Суд согласился с тем, что убийство совершено не по корыстным мотивам, а на почве личных отношений. Однако статья «Убийство с отягчающими обстоятельствами» осталась прежней. И обвинение в том, что преступление совершено с особой жестокостью, никуда не исчезло. Оба подсудимых были приговорены к смертной казни. В 1967-м их расстреляли.

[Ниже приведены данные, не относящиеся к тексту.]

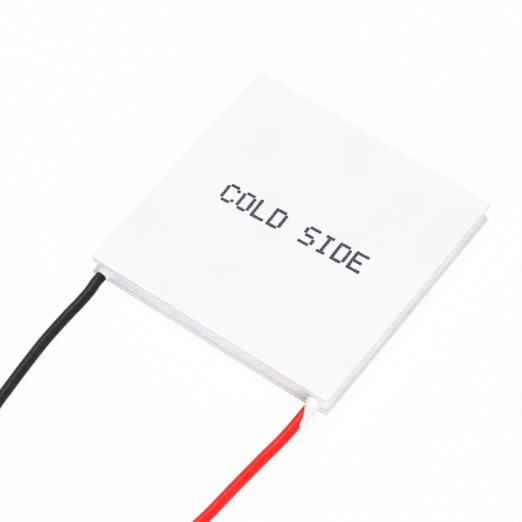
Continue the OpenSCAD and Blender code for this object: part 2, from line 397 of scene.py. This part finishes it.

Возможно, кому-то покажется, что роль Семена Львовича Арии в этой истории незначительна, ведь Виктор Раскин получил «высшую меру». Да и как можно было защищать этого инфантильного отморозка? Думаю, с приговором могло сложиться иначе, не будь убитый именно адвокатом. А возвращаясь к сестрам Хачатурян, над которыми, судя по показаниям, издевался отец, вспомню еще одно знаменитое дело. В январе 1876 года богач Станислав Кроненберг был судим за жестокие истязания семилетней дочери. Он ее наказывал: бил по лицу, иногда порол розгами. Донесла на Станислава Леопольдовича прислуга, ему грозило до семи лет ссылки (все нормально было в империи с криминализацией побоев). Кроненберга тоже никто не хотел защищать, адвоката назначил своим решением Санкт-Петербургский окружной суд. Публика была настроена резко против подсудимого, но присяжные его оправдали. Все дело в том, что адвокатом Кроненберга стал знаменитый Владимир Данилович Спасович. Ему за это досталось: набросились все, от Боборыкина до Салтыкова-Щедрина, а Достоевский сделал его прототипом защитника Фетюковича в «Братьях Карамазовых», припечатав: «Русский народ давно уже назвал у нас адвоката — “аблакат — нанятая совесть”». А он, как и Семен Ария почти век спустя, просто честно делал свою работу.